• WHAT TO WORK ON: Begin with the line that contains "fillet(button_corner, outer_head_rounding)" and end with the line that contains "if empty is": copy that span of lines exactly, and nothing outside it.

%%

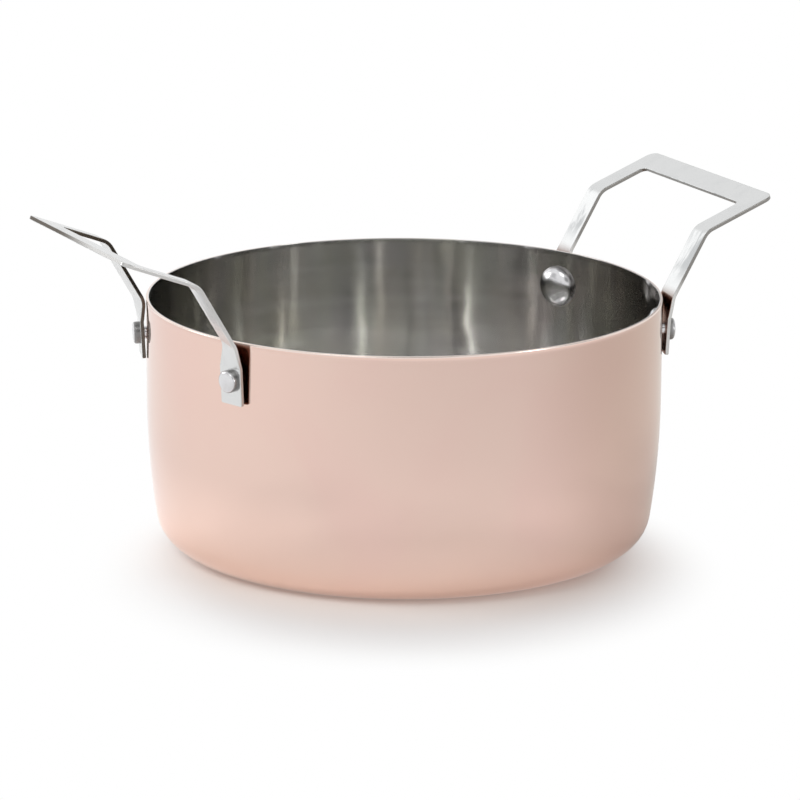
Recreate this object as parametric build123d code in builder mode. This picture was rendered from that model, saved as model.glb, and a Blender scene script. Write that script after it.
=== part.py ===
from build123d import *
from math import atan2, cos, radians, sin, sqrt
import os

# Copper jam pan: a lined copper body with two sheet handles, each held by two rivets
# The flat base stands on z = 0 around the origin, and the handles point along x and minus x

# Body of the pan
rim_radius = 100.0           # outside of the copper at the rim
pan_height = 97.0
copper_wall = 0.9
lining_wall = 0.3
belly_radius = 317.0         # gentle inward curve of the lower wall
belly_angle = 8.5            # degrees that this curve turns through
corner_radius = 12.7         # outside, between the wall and the flat base
rim_rounding = 0.45          # outer edge of the copper
lining_rounding = 0.15       # inner edge of the lining

# Tabs of the handles, which lie against the wall
sheet = 1.5
sheet_rounding = 0.3         # all along the edges of the sheet
tab_width = 11.0
tab_height = 20.6            # from the foot of a tab up to its bend
foot_depth = 23.7            # foot of the tab below the rim
foot_rounding = 0.8          # corners of the foot, in the plane of the tab
tab_lean_angle = 3.0         # degrees outwards from upright
tab_turn_angle = 18.0        # degrees from square to the handle towards lying on the wall
bend_turn_angle = 5.0        # what is left of that turn where the bend starts
twist_margin = 0.7           # flat left all round the rivet's head before the tab twists
tab_clearance = 0.1          # between the wall and the corner of the foot that bears on it

# Legs and grip, cut from the same sheet
leg_width = 9.6
leg_length = 26.7            # from the end of the tab's bend to the corner of the grip's bend
leg_lean_angle = 30.5        # degrees outwards from upright
tab_bend_radius = 8.0        # to the middle of the sheet
grip_bend_radius = 7.0       # to the middle of the sheet
grip_lift_angle = 21.0       # degrees above level
grip_length = 31.7           # from the corner of its bend to its outer edge
bar_width = 10.7
grip_rounding = 4.0          # outer corners of the grip
window_rounding = 2.4        # inner corners of the grip

# Rivets
rivet_spacing = 82.8         # between the two rivets of one handle
rivet_depth = 14.5           # below the rim
shank_radius = 2.5
hole_clearance = 0.05        # all round a shank
inner_head_radius = 8.2
inner_head_height = 4.4
inner_head_lip = 0.7
outer_head_radius = 4.3
outer_head_height = 2.7
outer_head_lip = 2.3
outer_head_rounding = 0.5
head_rounding = 0.3          # of an inner head
head_clearance = 0.03        # between an inner head and the lining

# Numbers of steps in which a strip twists above its rivet and then bends into its leg
twist_steps = 6
bend_steps = 8

# Places that follow from the sizes
inner_radius = rim_radius - copper_wall - lining_wall
belly_sine = sin(radians(belly_angle))
belly_cosine = cos(radians(belly_angle))
belly_top = belly_radius * belly_sine + corner_radius * (1 - belly_sine)
base_radius = rim_radius - belly_radius * (1 - belly_cosine) - corner_radius * belly_cosine
foot_z = pan_height - foot_depth
rivet_z = pan_height - rivet_depth
rivet_rise = (rivet_z - foot_z) / cos(radians(tab_lean_angle))    # up along the tab
flat_height = rivet_rise + outer_head_radius + twist_margin
upright = Vector(0, 0, 1)


# One skin of the pan, between two insets from its outside
def skin_section(outer_inset, inner_inset):
    with BuildSketch(Plane.XZ) as section:
        with BuildLine():
            for inset in (outer_inset, inner_inset):
                wall_x = rim_radius - inset
                Line((0, inset), (base_radius, inset))
                corner_centre = (base_radius, corner_radius)
                belly_centre = (rim_radius - belly_radius, belly_top)
                CenterArc(corner_centre, corner_radius - inset, -90, 90 - belly_angle)
                CenterArc(belly_centre, belly_radius - inset, -belly_angle, belly_angle)
                Line((wall_x, belly_top), (wall_x, pan_height))
            Line((rim_radius - outer_inset, pan_height), (rim_radius - inner_inset, pan_height))
            Line((0, outer_inset), (0, inner_inset))
        make_face()
    return section.sketch


# Directions of a strip of sheet: across it away from the handle's middle, up along it, and outwards
# The side is 1 for the strip at plus y and -1 for the one at minus y
def strip_directions(lean, turn, side):
    across = Vector(-sin(radians(turn)), side * cos(radians(turn)), 0)
    level = Vector(cos(radians(turn)), side * sin(radians(turn)), 0)
    up = level * sin(radians(lean)) + upright * cos(radians(lean))
    out = level * cos(radians(lean)) - upright * sin(radians(lean))
    return across, up, out


# Middle of the sheet at the foot of a tab, whose inner corner bears on the wall
def tab_foot(side):
    across, up, out = strip_directions(tab_lean_angle, tab_turn_angle, side)
    half_width = across * (tab_width / 2)
    corner_y = side * rivet_spacing / 2 - half_width.Y - up.Y * rivet_rise
    corner_x = sqrt((rim_radius + tab_clearance) ** 2 - corner_y**2)
    return Vector(corner_x, corner_y, foot_z) + half_width + out * (sheet / 2)


# Planes across a strip, from the flat of its tab through the twist and round the bend to its leg
def strip_planes(side):
    across, up, out = strip_directions(tab_lean_angle, tab_turn_angle, side)
    place = tab_foot(side) + up * flat_height
    planes = [Plane(origin=place, x_dir=across, z_dir=up)]
    lean = tab_lean_angle
    turn = tab_turn_angle
    bend_length = tab_bend_radius * radians(leg_lean_angle - tab_lean_angle)
    for length, steps, end_lean, end_turn in (
        (tab_height - flat_height, twist_steps, tab_lean_angle, bend_turn_angle),
        (bend_length, bend_steps, leg_lean_angle, 0),
    ):
        lean_step = (end_lean - lean) / steps
        turn_step = (end_turn - turn) / steps
        for number in range(steps):
            halfway_up = strip_directions(lean + lean_step / 2, turn + turn_step / 2, side)[1]
            place = place + halfway_up * (length / steps)
            lean = lean + lean_step
            turn = turn + turn_step
            across, up, out = strip_directions(lean, turn, side)
            planes.append(Plane(origin=place, x_dir=across, z_dir=up))
    return planes


# A rivet's axis out from the middle of the pan, and its seat on the outside of the tab
def rivet_place(side):
    up, out = strip_directions(tab_lean_angle, tab_turn_angle, side)[1:]
    centre = tab_foot(side) + up * rivet_rise + out * (sheet / 2)
    azimuth = atan2(centre.Y, centre.X)
    axis = Vector(cos(azimuth), sin(azimuth), 0)
    middle = upright * rivet_z
    seat = middle + axis * ((centre - middle).dot(out) / axis.dot(out))
    return axis, seat


# The same vector on the handle at plus x when end is 1, and on the one at minus x when it is -1
def at_end(vector, end):
    return Vector(end * vector.X, vector.Y, vector.Z)


# Planes on the wall at the four rivets, facing outwards
def wall_planes():
    planes = []
    for end in (1, -1):
        for side in (1, -1):
            axis = at_end(rivet_place(side)[0], end)
            planes.append(Plane(origin=upright * rivet_z + axis * rim_radius, z_dir=axis))
    return planes


os.makedirs("parts", exist_ok=True)

# Copper shell
with BuildPart() as copper_shell:
    revolve(skin_section(0, copper_wall), axis=Axis.Z)
    rim_edges = copper_shell.edges().filter_by(GeomType.CIRCLE).group_by(Axis.Z)[-1]
    fillet(rim_edges.sort_by(SortBy.RADIUS)[-1], rim_rounding)
    with BuildSketch(*wall_planes()) as shell_holes:
        Circle(shank_radius + hole_clearance)
    extrude(amount=shank_radius, both=True, mode=Mode.SUBTRACT)
copper_shell.part.label = "copper_shell"
export_step(copper_shell.part, "parts/copper_shell.step")

# Steel lining
with BuildPart() as steel_lining:
    revolve(skin_section(copper_wall, copper_wall + lining_wall), axis=Axis.Z)
    rim_edges = steel_lining.edges().filter_by(GeomType.CIRCLE).group_by(Axis.Z)[-1]
    fillet(rim_edges.sort_by(SortBy.RADIUS)[0], lining_rounding)
    with BuildSketch(*wall_planes()) as lining_holes:
        Circle(shank_radius + hole_clearance)
    extrude(amount=shank_radius, both=True, mode=Mode.SUBTRACT)
steel_lining.part.label = "steel_lining"
export_step(steel_lining.part, "parts/steel_lining.step")

# Handles
leg_start = strip_planes(1)[-1].origin
leg_y = leg_start.Y
leg_up = strip_directions(leg_lean_angle, 0, 1)[1]
grip_out = Vector(cos(radians(grip_lift_angle)), 0, sin(radians(grip_lift_angle)))
grip_up = Vector(-grip_out.Z, 0, grip_out.X)
bend_corner = leg_start + leg_up * leg_length
grip_end = bend_corner + grip_out * grip_length
frame_width = 2 * leg_y + leg_width
window_width = 2 * leg_y - leg_width
frame_length = leg_length + grip_length
grip_plane = Plane(origin=(grip_end.X, 0, grip_end.Z), x_dir=grip_out, z_dir=grip_up)

with BuildPart() as right_handle:
    # Legs and grip
    with BuildSketch(Plane.XZ):
        with BuildLine():
            FilletPolyline(
                (leg_start.X, leg_start.Z),
                (bend_corner.X, bend_corner.Z),
                (grip_end.X, grip_end.Z),
                radius=grip_bend_radius,
            )
        trace(line_width=sheet)
    extrude(amount=frame_width, both=True)
    with BuildSketch(grip_plane) as grip_frame:
        Rectangle(frame_length, frame_width, align=(Align.MAX, Align.CENTER))
        fillet(grip_frame.vertices().group_by(Axis.X)[-1], grip_rounding)
        with Locations((-bar_width, 0)):
            RectangleRounded(
                frame_length,
                window_width,
                window_rounding,
                align=(Align.MAX, Align.CENTER),
                mode=Mode.SUBTRACT,
            )
    extrude(amount=frame_length, both=True, mode=Mode.INTERSECT)
    bar_edges = right_handle.edges().filter_by(Axis.Y).sort_by(SortBy.LENGTH)[-4:]
    fillet(bar_edges, sheet_rounding)
    for side in (1, -1):
        # Flat of the tab
        across, up, out = strip_directions(tab_lean_angle, tab_turn_angle, side)
        flat_middle = tab_foot(side) + up * (flat_height / 2)
        with BuildSketch(Plane(origin=flat_middle, x_dir=up, z_dir=out)) as tab_face:
            Rectangle(flat_height, tab_width)
            fillet(tab_face.vertices().group_by(Axis.X)[0], foot_rounding)
        extrude(amount=sheet / 2, both=True)
        tab_edges = right_handle.edges(Select.LAST).filter_by(Axis((0, 0, 0), across))
        fillet(tab_edges.sort_by(Axis.Z)[:2], sheet_rounding)
        # Twist and bend between the flat of the tab and the leg
        planes = strip_planes(side)
        for plane in planes:
            rise_share = (plane.origin.Z - planes[0].origin.Z) / (leg_start.Z - planes[0].origin.Z)
            strip_width = tab_width + (leg_width - tab_width) * rise_share
            with BuildSketch(plane):
                RectangleRounded(strip_width, sheet, sheet_rounding)
        loft()
        # Hole for the rivet
        axis, seat = rivet_place(side)
        with BuildSketch(Plane(origin=seat, z_dir=axis)):
            Circle(shank_radius + hole_clearance)
        extrude(amount=tab_width, both=True, mode=Mode.SUBTRACT)
right_handle.part.label = "right_handle"
export_step(right_handle.part, "parts/right_handle.step")

with BuildPart() as left_handle:
    mirror(right_handle.part, about=Plane.YZ)
left_handle.part.label = "left_handle"
export_step(left_handle.part, "parts/left_handle.step")

# Rivets
for handle_name, end in (("right", 1), ("left", -1)):
    for place_name, side in (("back", 1), ("front", -1)):
        axis, seat = (at_end(vector, end) for vector in rivet_place(side))
        tab_directions = strip_directions(tab_lean_angle, tab_turn_angle, side)
        across, up, out = (at_end(vector, end) for vector in tab_directions)
        middle = upright * rivet_z
        with BuildPart() as rivet:
            # Domed head on the lining
            with BuildSketch(Plane(origin=middle, x_dir=axis, z_dir=axis.cross(upright))) as dome:
                with BuildLine():
                    crown = (inner_radius - inner_head_height, 0)
                    lip = (inner_radius - inner_head_lip, inner_head_radius)
                    TangentArc(crown, lip, tangent=(0, 1))
                    Line(lip, (inner_radius, inner_head_radius))
                    Line((inner_radius, inner_head_radius), (inner_radius, 0))
                    Line((inner_radius, 0), crown)
                make_face()
                fillet(dome.vertices().group_by(Axis.Y)[-1].sort_by(Axis.X)[0], head_rounding)
            revolve(axis=Axis(middle, axis))
            with Locations(middle):
                Cylinder(inner_radius - head_clearance, rim_radius, mode=Mode.INTERSECT)
            # Button head square to the tab
            with BuildSketch(Plane(origin=seat, x_dir=out, z_dir=out.cross(across))) as button:
                with BuildLine():
                    crown = (outer_head_height, 0)
                    lip = (outer_head_lip, outer_head_radius)
                    TangentArc(crown, lip, tangent=(0, 1))
                    Line(lip, (0, outer_head_radius))
                    Line((0, outer_head_radius), (0, 0))
                    Line((0, 0), crown)
                make_face()
                button_corner = button.vertices().group_by(Axis.Y)[-1].sort_by(Axis.X)[-1]
                fillet(button_corner, outer_head_rounding)
            revolve(axis=Axis(seat, out))
            # Shank
            shank_start = middle + axis * (inner_radius - inner_head_lip)
            shank_end = seat + axis * (outer_head_lip / 2)
            with BuildSketch(Plane(origin=shank_start, z_dir=axis)):
                Circle(shank_radius)
            extrude(amount=(shank_end - shank_start).length)
        rivet.part.label = f"rivet_{handle_name}_{place_name}"
        export_step(rivet.part, f"parts/{rivet.part.label}.step")
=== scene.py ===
from math import cos, pi, radians, sin

import bpy
from mathutils import Matrix, Vector


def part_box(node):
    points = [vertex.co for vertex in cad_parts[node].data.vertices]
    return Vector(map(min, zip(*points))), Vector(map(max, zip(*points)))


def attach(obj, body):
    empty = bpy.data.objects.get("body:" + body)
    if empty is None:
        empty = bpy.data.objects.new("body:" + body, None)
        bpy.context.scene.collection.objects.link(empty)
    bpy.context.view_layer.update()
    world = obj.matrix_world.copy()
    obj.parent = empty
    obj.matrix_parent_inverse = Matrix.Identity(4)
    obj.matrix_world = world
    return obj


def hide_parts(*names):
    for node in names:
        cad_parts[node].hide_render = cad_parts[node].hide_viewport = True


# Copper jam pan with a steel lining and two sheet handles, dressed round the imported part
# Metres, the flat base stands on z = 0 and the handles point along x and minus x

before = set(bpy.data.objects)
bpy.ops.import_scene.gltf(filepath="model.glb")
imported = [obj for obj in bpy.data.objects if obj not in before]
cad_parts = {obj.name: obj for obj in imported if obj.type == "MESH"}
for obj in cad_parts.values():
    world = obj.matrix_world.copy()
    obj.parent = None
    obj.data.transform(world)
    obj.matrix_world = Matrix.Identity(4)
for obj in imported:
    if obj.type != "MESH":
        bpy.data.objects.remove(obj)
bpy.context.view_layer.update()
scene = bpy.context.scene
millimetre = 0.001
white = (1, 1, 1, 1)


# A socket that takes part in sums
class Wire:
    def __init__(self, graph, socket):
        self.graph = graph
        self.socket = socket

    def maths(self, operation, *others):
        return self.graph.maths(operation, self, *others)

    def __add__(self, other):
        return self.maths("ADD", other)

    __radd__ = __add__

    def __sub__(self, other):
        return self.maths("SUBTRACT", other)

    def __rsub__(self, other):
        return self.graph.maths("SUBTRACT", other, self)

    def __mul__(self, other):
        return self.maths("MULTIPLY", other)

    __rmul__ = __mul__

    def __truediv__(self, other):
        return self.maths("DIVIDE", other)

    def __rtruediv__(self, other):
        return self.graph.maths("DIVIDE", other, self)

    def __gt__(self, other):
        return self.maths("GREATER_THAN", other)

    # A noise, which lies about 0.5, as a swing about zero
    def swing(self, size):
        return (self - 0.5) * size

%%

• CORRECT RESULT:
                fillet(button_corner, outer_head_rounding)
            revolve(axis=Axis(seat, out))
            # Shank
            shank_start = middle + axis * (inner_radius - inner_head_lip)
            shank_end = seat + axis * (outer_head_lip / 2)
            with BuildSketch(Plane(origin=shank_start, z_dir=axis)):
                Circle(shank_radius)
            extrude(amount=(shank_end - shank_start).length)
        rivet.part.label = f"rivet_{handle_name}_{place_name}"
        export_step(rivet.part, f"parts/{rivet.part.label}.step")
=== scene.py ===
from math import cos, pi, radians, sin

import bpy
from mathutils import Matrix, Vector


def part_box(node):
    points = [vertex.co for vertex in cad_parts[node].data.vertices]
    return Vector(map(min, zip(*points))), Vector(map(max, zip(*points)))


def attach(obj, body):
    empty = bpy.data.objects.get("body:" + body)
    if empty is None:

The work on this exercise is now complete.